* **Work to complete**: Give back an exact copy of the lines from the start of the material through the line bearing "two chain links.". Include both ends and nothing else.

* **Stored data**:

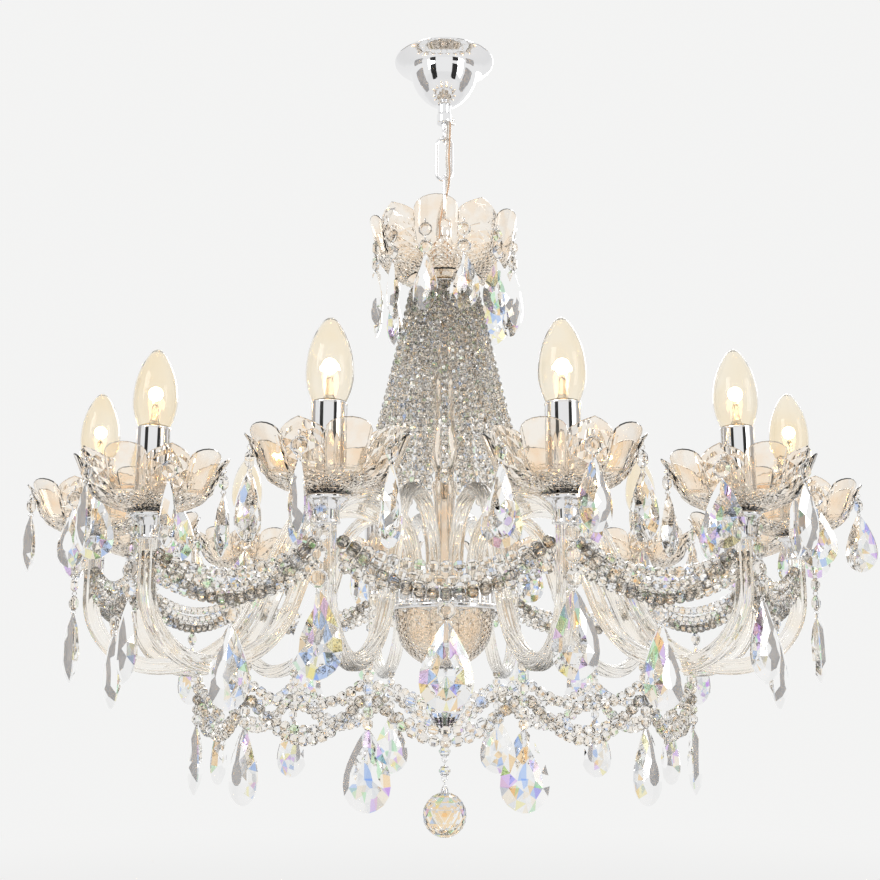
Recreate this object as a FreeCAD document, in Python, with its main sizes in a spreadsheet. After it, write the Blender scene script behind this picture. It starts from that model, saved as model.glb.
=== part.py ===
"""Twelve-arm crystal chandelier hung from a ceiling cup by two chain links.

Millimetres, +Z up. The origin is the centre of the ceiling face, so everything hangs
below it. -Y is the front. Arm 1 stands half a step to the right of the front, and the
arms go round anticlockwise as seen from above.
"""
import FreeCAD, Part
import math
import os

Vector = FreeCAD.Vector
Rotation = FreeCAD.Rotation
Placement = FreeCAD.Placement
UP = Vector(0, 0, 1)

doc = FreeCAD.newDocument("crystal_chandelier")
dims = doc.addObject("Spreadsheet::Sheet", "dims")

# alias, value, what it is
SIZES = (
    ("strap_length", 80, "ceiling strap, end to end"),
    ("strap_width", 18, "ceiling strap"),
    ("strap_metal", 2.5, "ceiling strap, sheet thickness"),
    ("strap_foot", 17, "length of each foot that lies on the ceiling"),
    ("strap_crank", 10, "how far the middle of the strap stands below its feet"),
    ("screw_spacing", 64, "between the two ceiling screws"),
    ("screw_hole", 2.6, "radius of a ceiling screw hole"),
    ("shank_radius", 2.4, "threaded shank of the eye bolt"),
    ("shank_fit", 0.2, "radial clearance round the shank"),
    ("nut_radius", 4.6, "nuts on the shank, across the corners / 2"),
    ("nut_height", 4, "nuts on the shank"),
    ("canopy_radius", 51.5, "rim of the ceiling cup"),
    ("canopy_lip", 1.5, "height of its rim"),
    ("canopy_step_radius", 35, "where the flared rim meets the bell"),
    ("canopy_step_drop", 12, "depth of that step"),
    ("canopy_base_radius", 12, "bottom of the bell"),
    ("canopy_depth", 48.5, "bottom of the bell below the ceiling"),
    ("canopy_wall", 1, "spun sheet"),
    ("ferrule_radius", 6.6, "tube under the bell"),
    ("ferrule_length", 11, "tube under the bell"),
    ("collar_radius", 7.6, "set collar that holds the cup up"),
    ("collar_height", 10, "set collar"),
    ("grub_radius", 1.3, "set screws of the collar"),
    ("grub_reach", 12.5, "how far a set screw's head stands from the axis"),
    ("seat_gap", 0.3, "gap between pieces that rest on each other"),
    ("eye_radius", 5.9, "centre line of the eyes above and below the chain"),
    ("eye_wire", 1.9, "radius of their wire"),
    ("eye_neck", 8.2, "from the collar to the centre line of the upper eye's top"),
    ("shank_top", 1.5, "top of the eye bolt below the ceiling"),
    ("block_length", 18, "terminal block"),
    ("block_width", 12, "terminal block"),
    ("block_height", 10, "terminal block"),
    ("link_length", 50, "chain link outside"),
    ("link_width", 19, "chain link outside"),
    ("link_wire", 1.7, "radius of its wire"),
    ("flex_radius", 1.7, "clear twin flex"),
    ("stem_radius", 5, "tube down the middle"),
    ("stem_wall", 1, "tube down the middle"),
    ("stem_fit", 0.4, "clearance between the stem and what is threaded on it"),
    ("coupler_radius", 6.5, "socket of the lower eye"),
    ("coupler_height", 12, "socket of the lower eye"),
    ("dish_radius", 76, "top dish, at its petals' tips"),
    ("dish_rim_drop", 180, "petal tips of the top dish below the ceiling"),
    ("dish_height", 62, "top dish"),
    ("dish_belly", 68, "radius where the top dish turns in"),
    ("dish_foot", 38, "radius of its floor"),
    ("petal_drop", 13, "valley between petals below their tips"),
    ("cup_radius", 12, "metal cups above and below the top dish"),
    ("cup_height", 7.5, "metal cups above and below the top dish"),
    ("crown_radius", 37, "disc that the bead strands hang from"),
    ("crown_metal", 1.5, "its thickness"),
    ("hub_below", 55, "top of the hub plate below the floor of the lamp bowls"),
    ("hub_radius", 52, "hub plate"),
    ("hub_metal", 5, "hub plate, thickness"),
    ("arm_ferrule", 14, "metal feet cemented to the arms, height"),
    ("ferrule_foot", 9.2, "metal feet cemented to the arms, radius"),
    ("arm_circle", 324, "radius of the circle of lamps"),
    ("arm_inner", 40, "radius of the arms' inner ends"),
    ("arm_radius", 7.25, "glass arm"),
    ("arm_arch", 59, "radius of the arch above the hub"),
    ("arm_peak_rise", 40, "centre line of the arch's top above the floor of the lamp bowls"),
    ("arm_lean", 24, "degrees that the middle of an arm leans out"),
    ("arm_low_below", 114, "centre line of the arm's lowest point below the floor of the lamp bowls"),
    ("arm_rise_radius", 60, "radius of the last bend up to the lamp"),
    ("arm_bend_radius", 86, "radius of the bend that sweeps out"),
    ("arm_top_below", 11, "outer end of the arm below the floor of the lamp bowls"),
    ("bowl_drop", 511, "floor of the lamp bowls below the ceiling"),
    ("bowl_radius", 60, "lamp bowl, at its petals' tips"),
    ("bowl_height", 44, "lamp bowl"),
    ("bowl_belly", 47, "radius where the bowl turns in"),
    ("bowl_foot", 17, "radius of the bowl's foot"),
    ("bowl_petal_drop", 9, "valley between the bowl's petals below their tips"),
    ("glass_wall", 3.5, "thickness of the bowls and dishes"),
    ("flange_radius", 15.5, "metal cup under a bowl"),
    ("flange_metal", 2, "its flange"),
    ("end_cup_radius", 9.6, "its lower end"),
    ("end_cup_height", 20, "metal cup under a bowl"),
    ("nipple_radius", 4.9, "threaded tube through the bowl"),
    ("sleeve_radius", 13, "candle sleeve"),
    ("sleeve_wall", 0.9, "candle sleeve"),
    ("sleeve_top_rise", 67.4, "top of the candle sleeve above the floor of the bowl"),
    ("holder_radius", 10.8, "lamp holder in the sleeve"),
    ("cap_radius", 6.9, "screw cap of the bulb"),
    ("cap_height", 22, "screw cap of the bulb"),
    ("bulb_radius", 17.5, "candle bulb"),
    ("bulb_neck", 12, "candle bulb, at the sleeve"),
    ("bulb_height", 64, "glass of the candle bulb"),
    ("hub_dish_radius", 49, "cut dish under the hub"),
    ("hub_dish_height", 50, "cut dish under the hub"),
    ("hub_dish_foot", 20, "cut dish under the hub"),
    ("bottom_cup_radius", 10, "metal cup under the hub dish"),
    ("bottom_cup_height", 9, "metal cup under the hub dish"),
    ("finial_radius", 19, "glass spike under the hub"),
    ("finial_height", 56, "glass spike under the hub"),
    ("finial_neck", 10, "its upper end"),
    ("rod_radius", 1.6, "tie rod through the spike"),
    ("loop_radius", 2.4, "centre line of the wire loops of the drop"),
    ("loop_wire", 0.6, "radius of their wire"),
    ("drop_bead_radius", 5.4, "two beads above the ball"),
    ("drop_bead_height", 10, "two beads above the ball"),
    ("ball_radius", 20.3, "cut ball"),
    ("ball_cap_radius", 4, "metal cap of the ball"),
    ("ball_cap_height", 7, "metal cap of the ball"),
    ("ball_cap_sink", 0.7, "how deep the cap stands in the ball"),
    ("bead_radius", 5.2, "beads of the strands and garlands"),
    ("garland_bead", 27, "beads of the garlands"),
    ("bead_gap", 0.3, "between beads of one strand"),
    ("octagon_radius", 6.9, "flat octagons above the pendants"),
    ("octagon_reach", 8.4, "half of an octagon with the pins at its ends"),
    ("octagon_half", 3.4, "half of an octagon's thickness"),
    ("pear_height", 50, "pendants of the bowls"),
    ("pear_width", 31, "pendants of the bowls"),
    ("pear_depth", 11, "pendants of the bowls"),
    ("large_pear_height", 60, "large pendants"),
    ("large_pear_width", 38, "large pendants"),
    ("large_pear_depth", 13, "large pendants"),
    ("gap_pear_below", 89, "top of the pendants between the arms below the floor of the lamp bowls"),
    ("garland_end_below", 30, "ends of the upper garlands below the floor of the lamp bowls"),
    ("arm_pear_below", 68, "top of the pendants outside the arms below the floor of the lamp bowls"),
    ("low_pear_below", 50, "top of the lowest ring of pendants below the arms' centre line"),
    ("low_circle", 228, "radius of the lowest ring of pendants"),
    ("low_garland_sag", 34, "sag of the lower garlands"),
    ("strand_top_outer", 32, "radius of the outer strands at the crown"),
    ("strand_foot_outer", 84, "radius of the outer strands at the arms"),
    ("strand_top_inner", 21, "radius of the inner strands at the crown"),
    ("strand_foot_inner", 50, "radius of the inner strands at their lower end"),
    ("strand_foot_rise", 19, "lower end of the inner strands above the arches' centre line"),
    ("strand_pitch_outer", 28, "beads of the outer strands"),
    ("strand_pitch_inner", 25, "beads of the inner strands"),
    ("dish_pendant_drop", 33, "first octagons of the top dish below its petal tips"),
    ("dish_pear_height", 55, "pendants of the top dish"),
    ("drop_pitch", 17, "beads above the pendants of the arms"),
)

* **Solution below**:
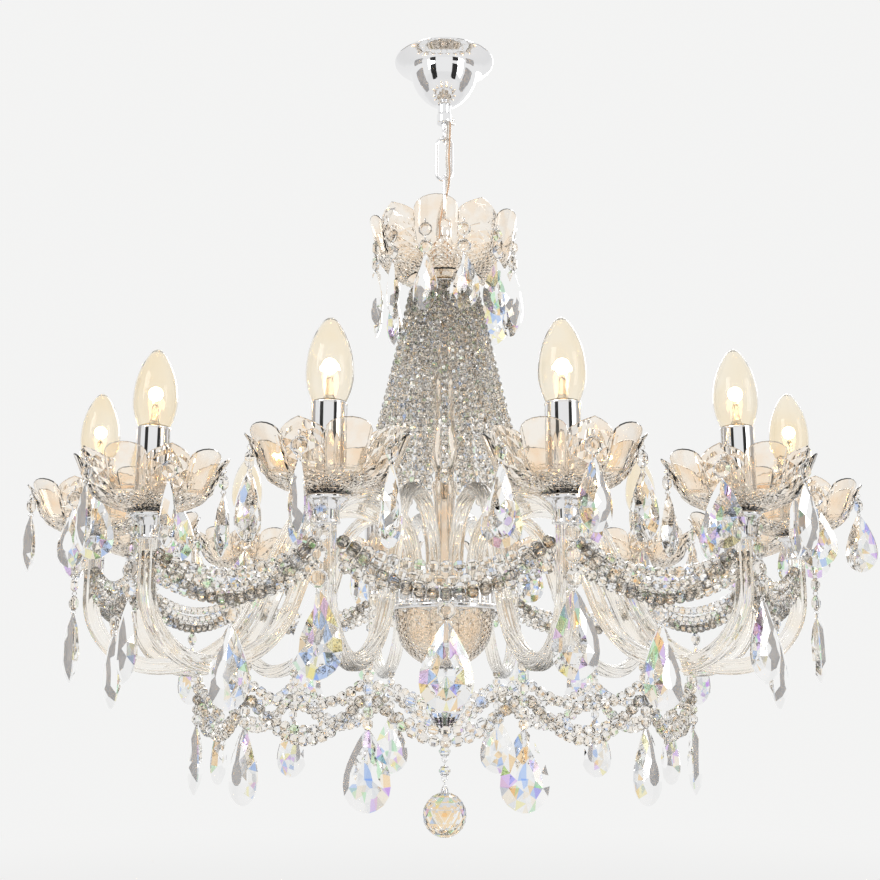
Recreate this object as a FreeCAD document, in Python, with its main sizes in a spreadsheet. After it, write the Blender scene script behind this picture. It starts from that model, saved as model.glb.
=== part.py ===
"""Twelve-arm crystal chandelier hung from a ceiling cup by two chain links.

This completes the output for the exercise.